In other words, I think you guys may be making a classic mistake: you're thinking that the variable is measuring something it's not. It's not measuring the candidate's odds of winning. It's measuring the certainty of the traders while the contract is still open. Once the contract closes, the market's prediction will have been made--and the market, if it's correct, should be correct highly often--94% in the case of Strategypage, maybe higher in bigger markets like ICS or the Iowa market.

Am I making my point? Otherwise these predictive markets really wouldn't be that impressive. If at final closing a question closed at $55 (out of a hundred), then you'd think the market is predicting a slightly-better-than 50% likelihood. It's not. It's predicting that the contract closing at 55 will in fact be what happens--not 55% or 60% or whatever, it's just stating flat out THIS WILL HAPPEN. And it will be right in the overhwelming majority of cases.

The prices don't match probability of occurrence. They match occurrences that the market is FIRMLY CERTAIN of, and the markets are RARELY wrong.

Am I making sense?

Posted by: Dean Esmay on September 29, 2004 02:42 AM

Since I typed a lot, let me summarize. Using Strategypage's market (since it's the only one I know which claims a specific success rate), they claim a market accuracy of 94% at close.

This means that if the contract on Bush winning closes at 51, Bush is 94% likely to win.

It means that if the contract on Bush winning closes at 49, Bush is 94% likely to lose.
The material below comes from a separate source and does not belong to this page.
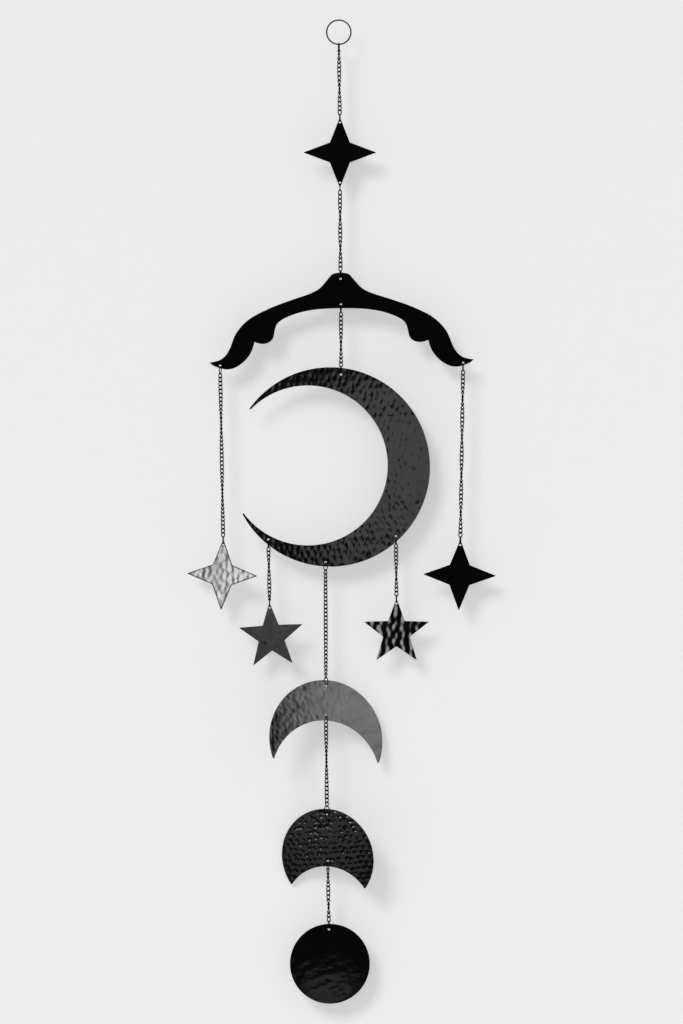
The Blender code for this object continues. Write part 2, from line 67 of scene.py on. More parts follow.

If the contract on Bush closes at 85, Bush is still 94% likely to win.

If the contract on bush closes at 12, Bush is 94% likely to lose.

And the rest is either just noise or a measure of the confidence level of the investors, NOT the confidence level of the prediction itself.

Although I'm certain there is some analysis that could be done to say what the relationship is between investor confidence and how often the market mis-predicts, I would be willing to bet rather heavily that it's not a 1:1 ratio of probability to share price.